Inmates no more

“Nine months into his term, the Secretary released around 7,000 inmates under different modes.

Since the start of the Marcos administration, Justice Secretary Remulla’s focus has been on the Bureau of Corrections. He knew he would have his hands full with the issues, problems, and challenges that have long hounded the bureau. Even before assuming the post of Secretary, he had already visited Sablayan, Occidental Mindoro to inspect the BuCor property. Even then, his vision of a regional and decentralized prison system was evident.

However, the most magnanimous gesture of his sincere desire to make meaningful change in the bureau is seen in his continuous release of inmates. Every month, the Secretary makes his way to Bilibid for a short program where the bureau releases inmates. There the BuCor Director General, the Chief of the Public Attorney’s Office, and Secretary Remulla give their short messages to the inmates. Jokingly even, they tell the inmates that they never want to see their faces in Bilibid again.
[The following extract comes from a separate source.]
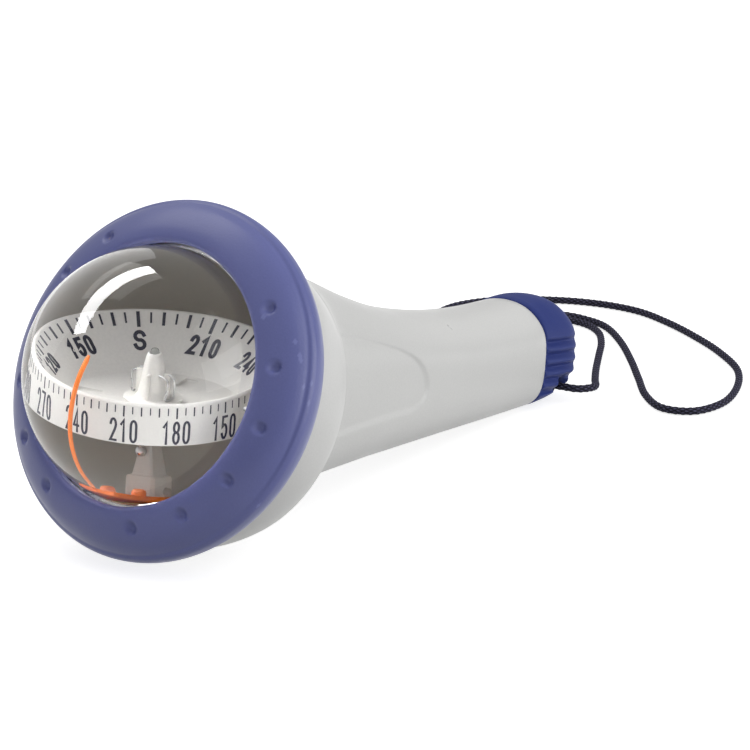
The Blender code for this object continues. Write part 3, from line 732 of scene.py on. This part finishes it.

On a more serious note, it is the constitutional right of persons not to be deprived of liberty a day more than they have to that is sought to be protected and enforced here. These convicted criminals had been deprived of liberty because they had violated laws. The penalties attached to their crimes try, as much as possible, to indicate the gravity of the act. The worse the crime, the worse the penalty. This is the state’s way of maintaining peace and order. However, the worst thing that could happen is to exacerbate a wrong with another wrong, that is, to violate the rights of these inmates.

Nine months into his term, the Secretary released around 7,000 inmates under different modes such as Good Conduct Time Allowance, parole, probation, and pardon. Every one of them is thankful for the second chance given to them — another crack at freedom.

All told, the Department has shifted its mindset from being a punitive corrections system to a more reformative one. Secretary Remulla’s vision for these inmates is to give them a chance at redemption, a way back into the community. As a result, he has activated several programs for the betterment of the inmates while they are detained at BuCor, as well as providing them with livelihood programs upon their release.

With this in mind, it is high time that we see the Bureau of Corrections as a stepping stone for most who have done wrong. With the right programs and projects, the inmates at Bilibid could be seen as productive members of society. With the right mindset and perspective, we must see them as equals who had made mistakes.

At the end of the day, the strong arm of justice must flex to deter and prevent crime. However, the compassionate heart of justice, full of hope and promise, must come in when necessary. Releasing those who have served their time and satisfactorily showed reformation is one way of serving compassionate justice.